(begin)
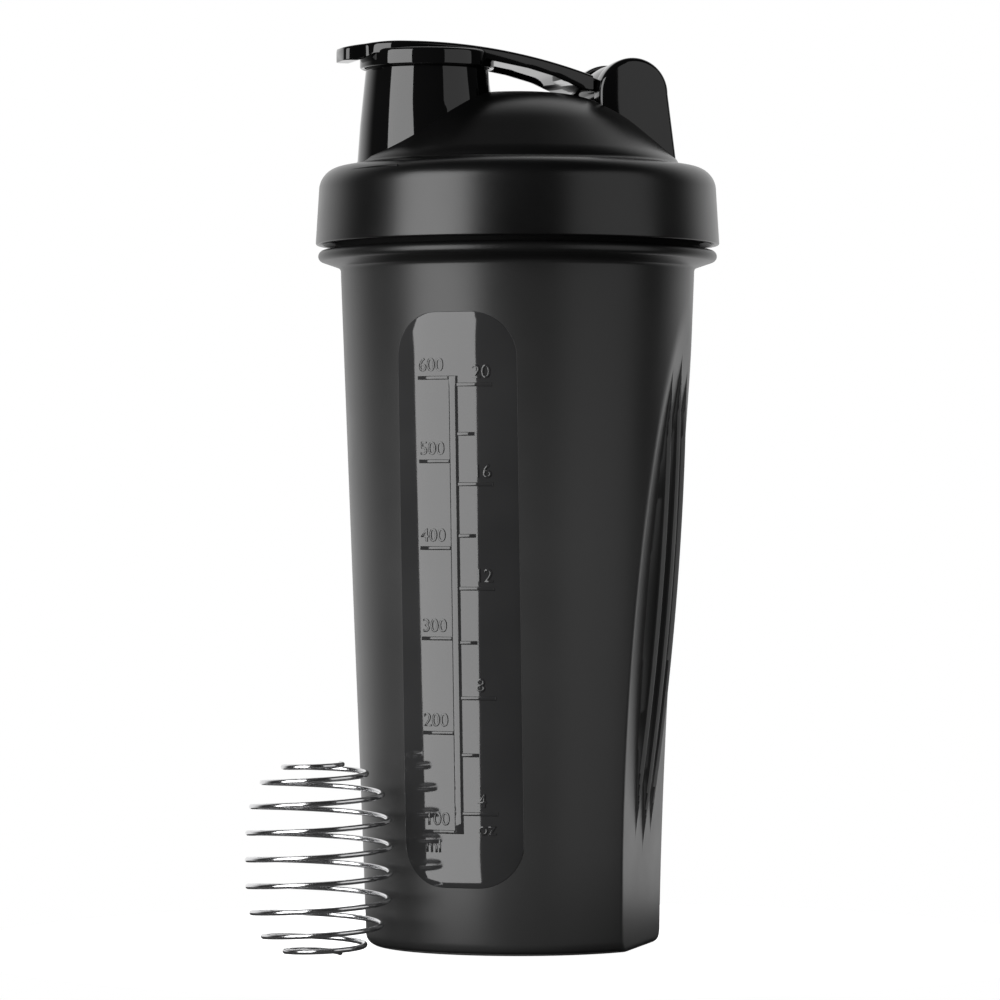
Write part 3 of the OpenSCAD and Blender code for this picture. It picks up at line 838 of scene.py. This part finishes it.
# ---------------------------------------------------------------- stage and lights
def make_floor():
    """A small white disc, dark to every ray but the camera's."""
    mesh = bpy.data.meshes.new("floor")
    n, size = 96, 0.14
    mesh.from_pydata([(size * math.cos(2 * math.pi * i / n), size * math.sin(2 * math.pi * i / n), -0.0001)
                      for i in range(n)], [], [tuple(range(n))])
    floor = bpy.data.objects.new("floor", mesh)
    scene.collection.objects.link(floor)
    material = new_material("floor_paper", (0.9, 0.9, 0.9), 0.9)
    shader = material.node_tree.nodes["Principled BSDF"]
    shader.inputs["Specular IOR Level"].default_value = 0.0
    shader.inputs["Emission Color"].default_value = (1, 1, 1, 1)
    seen = node(material, "ShaderNodeLightPath").outputs["Is Camera Ray"]
    glow = node(material, "ShaderNodeMapRange", Value=seen, To_Min=0.0, To_Max=1.0)
    paper = node(material, "ShaderNodeMapRange", Value=seen, To_Min=0.10, To_Max=0.9)
    material.node_tree.links.new(glow.outputs["Result"], shader.inputs["Emission Strength"])
    material.node_tree.links.new(paper.outputs["Result"], shader.inputs["Base Color"])
    mesh.materials.append(material)


def soft_box(name, turn, distance, width, low, high, radiance):
    """An upright panel of light facing the bottle, turn degrees to the right of the camera."""
    data = bpy.data.lights.new(name, "AREA")
    data.shape, data.size, data.size_y = "RECTANGLE", width, high - low
    data.energy = radiance * math.pi * width * (high - low)
    lamp = bpy.data.objects.new(name, data)
    scene.collection.objects.link(lamp)
    a = VIEW_TURN + math.radians(turn)
    out = Vector((math.sin(a), -math.cos(a), 0))
    lamp.location = out * distance + Vector((0, 0, (low + high) / 2))
    lamp.rotation_euler = (out).to_track_quat("Z", "Y").to_euler()
    lamp.visible_camera = False
    return lamp


def make_world():
    """White to the camera; for light, bright behind the bottle and dim in front and overhead."""
    world = bpy.data.worlds.new("studio")
    scene.world = world
    world.use_nodes = True
    tree = world.node_tree
    tree.nodes.clear()
    place = tree.nodes.new("ShaderNodeTexCoord").outputs["Generated"]
    facing = tree.nodes.new("ShaderNodeVectorMath")
    facing.operation = "DOT_PRODUCT"
    tree.links.new(place, facing.inputs[0])
    facing.inputs[1].default_value = -VIEW_BACK
    ramp = tree.nodes.new("ShaderNodeMapRange")
    ramp.inputs["From Min"].default_value, ramp.inputs["From Max"].default_value = 0.25, 0.75
    ramp.inputs["To Min"].default_value, ramp.inputs["To Max"].default_value = 0.03, 1.0
    ramp.interpolation_type = "SMOOTHSTEP"
    tree.links.new(facing.outputs["Value"], ramp.inputs["Value"])
    seen = tree.nodes.new("ShaderNodeLightPath").outputs["Is Camera Ray"]
    pick = tree.nodes.new("ShaderNodeMix")
    tree.links.new(seen, pick.inputs[0])
    tree.links.new(ramp.outputs["Result"], pick.inputs[2])
    pick.inputs[3].default_value = 1.0
    background = tree.nodes.new("ShaderNodeBackground")
    background.inputs["Color"].default_value = (1, 1, 1, 1)
    tree.links.new(pick.outputs[0], background.inputs["Strength"])
    output = tree.nodes.new("ShaderNodeOutputWorld")
    tree.links.new(background.outputs["Background"], output.inputs["Surface"])


# ---------------------------------------------------------------- put together
make_camera()
make_floor()
make_world()
soft_box("left_box", -48, 0.55, 0.435, -0.1, 0.6, 5.2)
soft_box("right_box", 55, 0.55, 0.54, -0.1, 0.6, 0.8)
scene.view_settings.view_transform = "Standard"

SMOKE = smoke_plastic()
WINDOW = gloss_plastic("smoke_polished", (0.023, 0.023, 0.0235), (0.028, 0.028, 0.0285), 0.05)
SATIN = satin_plastic("black_satin", (0.0014, 0.0014, 0.00145), (0.002, 0.002, 0.0021), 0.30)
GLOSS = gloss_plastic("black_polished", (0.0020, 0.0020, 0.0021), (0.0028, 0.0028, 0.0029), 0.04)
SILICONE = silicone()
STEEL = drawn_steel()


def dress(obj, material, body, replaced=()):
    """Gives a piece its material and body, and hides the CAD nodes it replaces."""
    obj.data.materials.clear()
    obj.data.materials.append(material)
    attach(obj, body)
    if replaced:
        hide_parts(*replaced)


cup = join("cup_shell", [cup_shell(), thread("cup_thread", NECK_R, 1, 1.25, RIM_Z - 13.8)])
dress(cup, SMOKE, "cup", ["cup"])
dress(window_panel(), WINDOW, "cup")
dress(scale_marks(), WINDOW, "cup")
dress(scale_numerals(), WINDOW, "cup")

collar = join("lid_collar_and_dome", [lid_body(), thread("lid_thread", COLLAR_IN_R, -1, 1.1, RIM_Z - 9.3)])
dress(collar, SATIN, "lid", ["lid"])
spout = join("lid_spout_and_ears", [spout_tube(), ear(1), ear(-1)])
dress(spout, GLOSS, "lid")

dress(flip_cap_body(), GLOSS, "flip_cap", ["flip_cap"])
dress(spout_seal(), SILICONE, "flip_cap", ["spout_seal"])
dress(lid_gasket(), SILICONE, "gasket", ["lid_gasket"])
dress(whisk_ball(), STEEL, "whisk_ball", ["whisk_ball"])
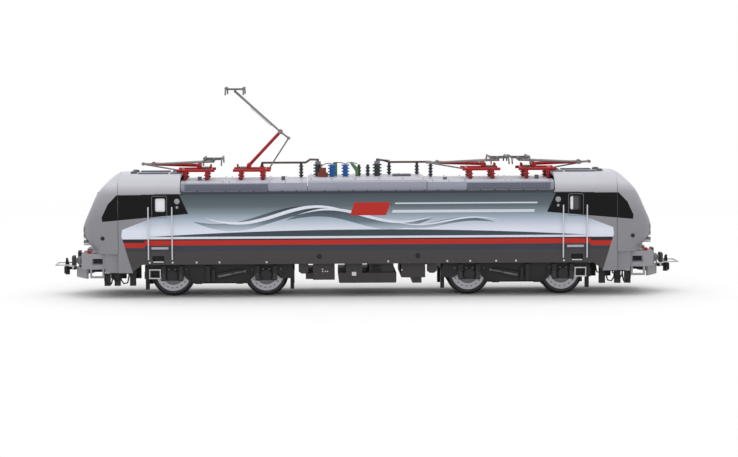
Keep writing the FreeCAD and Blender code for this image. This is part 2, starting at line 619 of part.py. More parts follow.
# ------------------------------------------------------------------ chassis, drive and electrics
chassis = body("chassis_frame")
box(chassis, ("-chassis_half", "chassis_half"), ("-rail_out", "rail_out"), ("plate_low", "plate_high"))
for end in ("-", ""):
    cut_box(chassis, (end + "pivot_x - opening_half", end + "pivot_x + opening_half"),
            ("-rail_in", "rail_in"),
            ("plate_low - 1", "plate_high + 1"))
    bridge = (end + "pivot_x - bridge_half", end + "pivot_x + bridge_half")
    box(chassis, bridge, ("-rail_out", "-rail_in"), ("plate_high - 0.2", "bridge_low + bridge_thick"))
    box(chassis, bridge, ("rail_in", "rail_out"), ("plate_high - 0.2", "bridge_low + bridge_thick"))
    box(chassis, bridge, ("-rail_out", "rail_out"), ("bridge_low", "bridge_low + bridge_thick"))
    pocket(chassis, "XY", [((end + "pivot_x", "0"), "kingpin_radius + running")], "bridge_low - 1",
           "bridge_low + bridge_thick + 1")
for low, high in (("-motor_half - flywheel_long - 2", "-motor_half - 0.8"),
                  ("motor_half + 0.8", "motor_half + flywheel_long + 2")):
    cut_box(chassis, (low, high), ("-flywheel_radius - 1", "flywheel_radius + 1"),
            ("plate_low - 1", "plate_high + 1"))

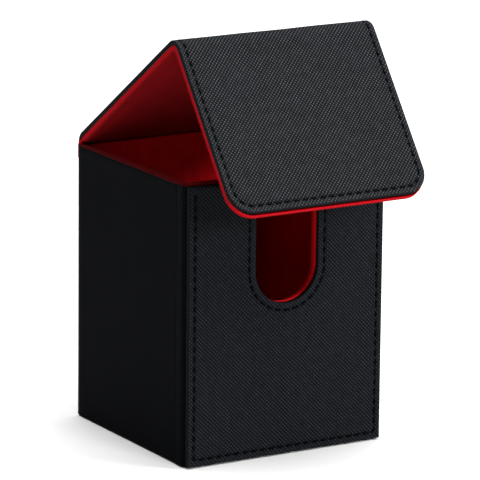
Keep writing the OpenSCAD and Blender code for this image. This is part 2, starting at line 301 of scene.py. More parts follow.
def lay_u(rows, half, foot, radius, edge, step=0.75, arc_steps=16):
    """A plate with two sides and a foot with round corners. Its rows run from the head to those corners."""
    sign = math.copysign(1, foot - rows[0, 0])
    a = np.linspace(0, math.pi / 2, arc_steps + 1)[1:]
    legs, arcs, zero = len(rows), len(a), np.zeros
    x_leg, x_arc = np.full(legs, -half), -(half - radius) - radius * np.cos(a)
    v_arc = foot - sign * radius + sign * radius * np.sin(a)
    base = spaced(-(half - radius), half - radius, step)[1:-1]

    def outline(v_leg):
        left = np.column_stack([np.concatenate([x_leg, x_arc]), np.concatenate([v_leg, v_arc])])
        middle = np.column_stack([base, np.full(len(base), foot)])
        return np.concatenate([left, middle, (left * [-1, 1])[::-1]])

    left_in = np.column_stack([np.concatenate([zero(legs) + 1, np.cos(a)]),
                               np.concatenate([zero(legs), -sign * np.sin(a)])])
    middle_in = np.column_stack([zero(len(base)), zero(len(base)) - sign])
    inward = np.concatenate([left_in, middle_in, (left_in * [-1, 1])[::-1]])
    pad = zero(2 * arcs + len(base))
    row_depth = np.concatenate([rows[:, 1], pad, rows[::-1, 1]])
    row_inset = np.concatenate([rows[:, 3], pad + FAR, rows[::-1, 3]])
    place = rings(outline(rows[:, 0]), inward, edge[:, 0])
    depth = np.maximum(edge[:, 1:2], row_depth[None])
    cloth = rings(outline(rows[:, 2]), inward, edge[:, 2])
    layout = Layout()
    ring = layout.add(np.dstack([place, depth]), cloth, np.minimum(edge[:, 2:3], row_inset[None]))
    layout.fill(ring)

    columns = len(base) + 1
    share = np.linspace(0, 1, columns + 1)[1:-1, None]
    turned = legs + arcs - 1
    grid = np.zeros((turned + 1, columns + 1), int)
    last = ring[-1]
    for j in range(turned):
        left, right = place[-1, j], place[-1, -1 - j]
        spread = left + (right - left) * share
        left_cloth, right_cloth = cloth[-1, j], cloth[-1, -1 - j]
        flat = np.column_stack([spread, np.full(len(spread), depth[-1, j])])
        new = layout.add(flat, left_cloth + (right_cloth - left_cloth) * share, row_inset[j])
        grid[j] = np.concatenate([[last[j]], new, [last[len(last) - 1 - j]]])
    grid[turned] = last[turned:len(last) - turned]
    layout.fill(grid.T)
    return layout


def lay_notched(half, foot, top, edge, top_edge, notch_edge, notch_half, notch_z, step=0.8):
    """A rectangular plate with a half-round-footed slot in its top, all of whose edges may be turned."""
    rows = turned_rows(top, -1, top_edge, spaced(top - top_edge[-1, 0] - step, notch_z, step))
    legs = len(rows)
    drop = spaced(0, 1, step / (notch_z - foot))[1:]
    over = spaced(0, 1, step / (2 * half))[1:-1]
    corner = math.atan2(notch_z - foot, half)
    angle = np.pi + np.concatenate([drop * corner, corner + over * (np.pi - 2 * corner),
                                    np.pi - corner * drop[::-1]])
    sides = np.concatenate([drop, np.ones(len(over)), drop[::-1]])
    reach = np.concatenate([-np.ones(len(drop)), 2 * over - 1, np.ones(len(drop))])
    legs_x = np.concatenate([-np.ones(legs), np.zeros(len(angle)), np.ones(legs)])

    def outlines(leg_z):
        """The plate's outline and the notch's, each with its steps into the sheet."""
        outer_z = np.concatenate([leg_z, notch_z + sides * (foot - notch_z), leg_z[::-1]])
        outer_x = legs_x + np.concatenate([np.zeros(legs), reach, np.zeros(legs)])
        inner_x = legs_x + np.concatenate([np.zeros(legs), np.cos(angle), np.zeros(legs)])
        inner_z = np.concatenate([leg_z, notch_z + np.sin(angle) * notch_half, leg_z[::-1]])
        rise = np.concatenate([np.zeros(legs), sides, np.zeros(legs)])
        swing = np.concatenate([np.zeros(legs), np.sin(angle), np.zeros(legs)])
        return (np.column_stack([outer_x * half, outer_z]), np.column_stack([-outer_x, rise]),
                np.column_stack([inner_x * notch_half, inner_z]), np.column_stack([inner_x, swing]))

    def lines(leg_z, column):
        outer, outer_in, inner, inner_in = outlines(leg_z)
        first = rings(outer, outer_in, edge[:, column])
        last = rings(inner, inner_in, notch_edge[::-1, column])
        share = np.linspace(0, 1, 26)[1:-1, None, None]
        return np.concatenate([first, first[-1] + (last[0] - first[-1]) * share, last])

    between = np.zeros(24)
    depth = np.concatenate([edge[:, 1], between, notch_edge[::-1, 1]])
    inset = np.concatenate([edge[:, 2], between + FAR, notch_edge[::-1, 2]])
    row_depth = np.concatenate([rows[:, 1], np.zeros(len(angle)), rows[::-1, 1]])
    row_inset = np.concatenate([rows[:, 3], np.full(len(angle), FAR), rows[::-1, 3]])
    flat = np.dstack([lines(rows[:, 0], 0), np.maximum(depth[:, None], row_depth[None])])
    return lay_grid(flat, lines(rows[:, 2], 2), np.minimum(inset[:, None], row_inset[None]))


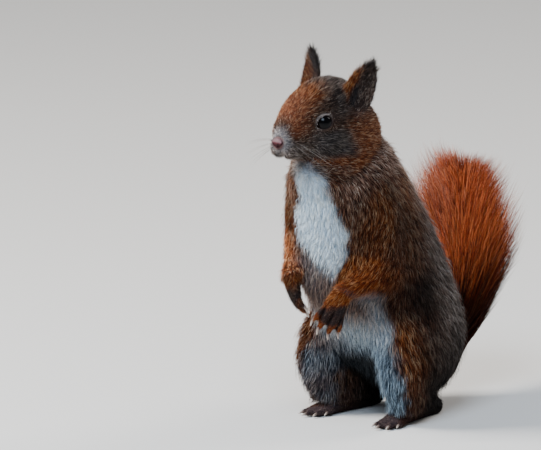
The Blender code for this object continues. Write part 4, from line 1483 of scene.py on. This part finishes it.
(end)
Set task — Produce only the lines from the line containing "Keep writing the OpenSCAD" through the line containing "return np.concatenate([left, middle, (left", inclusive of both, exactly as they stand in the entries above.

The reply —
Keep writing the OpenSCAD and Blender code for this image. This is part 2, starting at line 301 of scene.py. More parts follow.
def lay_u(rows, half, foot, radius, edge, step=0.75, arc_steps=16):
    """A plate with two sides and a foot with round corners. Its rows run from the head to those corners."""
    sign = math.copysign(1, foot - rows[0, 0])
    a = np.linspace(0, math.pi / 2, arc_steps + 1)[1:]
    legs, arcs, zero = len(rows), len(a), np.zeros
    x_leg, x_arc = np.full(legs, -half), -(half - radius) - radius * np.cos(a)
    v_arc = foot - sign * radius + sign * radius * np.sin(a)
    base = spaced(-(half - radius), half - radius, step)[1:-1]

    def outline(v_leg):
        left = np.column_stack([np.concatenate([x_leg, x_arc]), np.concatenate([v_leg, v_arc])])
        middle = np.column_stack([base, np.full(len(base), foot)])
        return np.concatenate([left, middle, (left * [-1, 1])[::-1]])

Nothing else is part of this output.